Day Old Bread
Ah, memories of the now defunct "Day Old Bread" Realtime blocklist: a DNS lookup returned the status of domains registered in the past 5 days
Akamai reckons that, in the first half of 2022 alone, it flagged nearly 79 million newly observed domains (NODs) as malicious. According to the internet infrastructure giant, that amounts to 13 million malicious domain detections per month, equal to 20 percent of all successfully resolving NODs. For Akamai's purposes, a NOD …
Ah, memories of the now defunct "Day Old Bread" Realtime blocklist: a DNS lookup returned the status of domains registered in the past 5 days
It's probably not related to what you meant, but I would suggest treating any domain as probably malicious until it's existed in DNS for a week (that data is publicly available in whois). I see so many phishing or malware setups use fresh domain names that they intend to run for a few days and cancel with their registrar. There are registrars that allow for refunds if domains are canceled in a short period, so they get their endpoints for free. I usually argue against blanket-bans of stuff, but this one is an exception as almost all legitimate sites are set up with enough forethought that they'll have a domain a week before it goes live for the public.
I blame Bill Clinton for this. Or perhaps Al Gore. Or, really, Ira Magaziner. They were so sure that commercialising the DNS registration function was the right thing to do, back in 1998.

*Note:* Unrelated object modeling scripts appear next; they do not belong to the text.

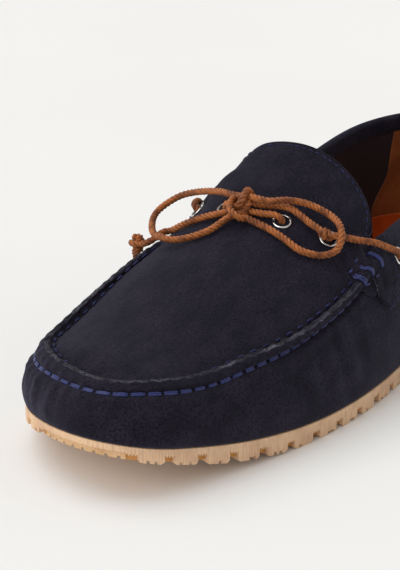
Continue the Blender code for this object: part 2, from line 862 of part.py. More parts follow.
def make_lace_bars(seats, material):
    for side_name, side in (("lateral", 1), ("medial", -1)):
        outer = seats[f"vamp_{side_name}_outer"]
        collar = [seats[f"collar_{side_name}_{n}"] for n in range(1, len(COLLAR_EYELETS) + 1)]
        over_wing = [np.array([side * x, y, z]) for x, y, z in WING_CROSSING[side_name]]
        route = through_eyelet(outer, over_wing[0])[:3] + over_wing
        route += through_eyelet(collar[0], over_wing[-1])[:3][::-1]
        make_cord(f"lace_bar_{side_name}_1", route, material, BAR_STEP)
        for number, (a, b) in enumerate(((1, 2), (3, 4)), 2):
            start, end = COLLAR_EYELETS[a], COLLAR_EYELETS[b]
            mid = [collar_bar_point(side, start, end, u) for u in BAR_SHARES]
            route = through_eyelet(collar[a], mid[0]) + mid + through_eyelet(collar[b], mid[-1])[::-1]
            make_cord(f"lace_bar_{side_name}_{number}", route, material, BAR_STEP)


def collar_bar_point(side, start, end, share):
    """A lace's place over the collar band between two eyelets."""
    first, last = (turn_of(a, SEAM_AT_TOE, TOPLINE_AT_HEEL) for a in (start, end))
    turn = side * (first + (last - first) * share)
    height = band_height(turn, EYELET_DROP)
    return wall(turn, height, GAP + BAND_WALL) + wall_normal(turn, height) * (LACE / 2 + BAR_LIFT)


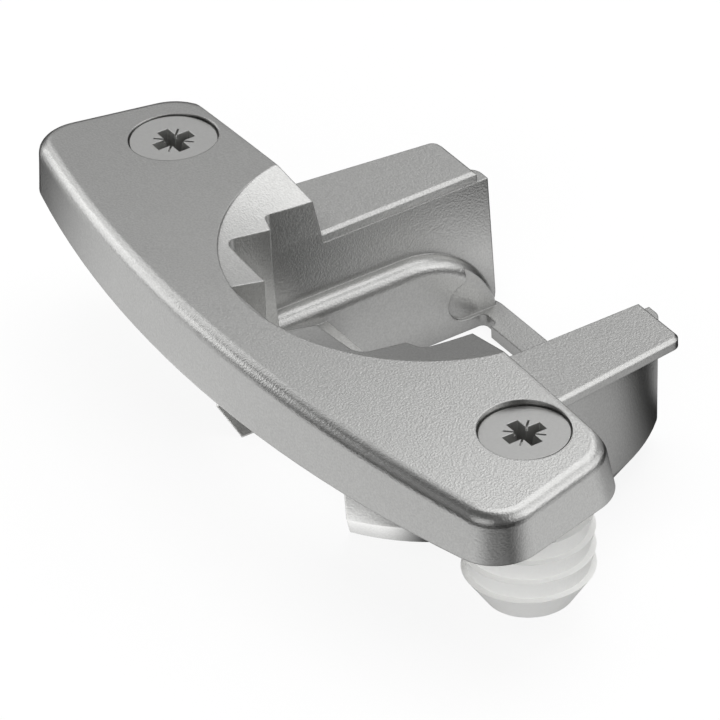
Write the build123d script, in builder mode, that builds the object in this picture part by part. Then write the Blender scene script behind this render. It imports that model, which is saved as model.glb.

I though at that time that .com registrations should have been priced at about $2000. But the free marketeers won, and we got... 13 million new bogus domains a month.
Mankind is doomed.
You would have blocked most people from getting a domain.
Still, vetting any domain request should be mandatory - and slightly higher price won't be an issue. And registrars failing too many vetting procedures should lose their registrar status.
But 79 millions domains means more than a billions revenues for registrars...
New domains are bought/registered through Registrars.
There must a pattern in that study that points to probably no more than a small handful of registrars that are processing these new domains.
That's where enforcement should be concentrating. Cut the bad guys off at source.
If we're talking millions of new domains per month which are used and thrown away very quickly, there has to be some level of either collaboration or at least turning a blind eye.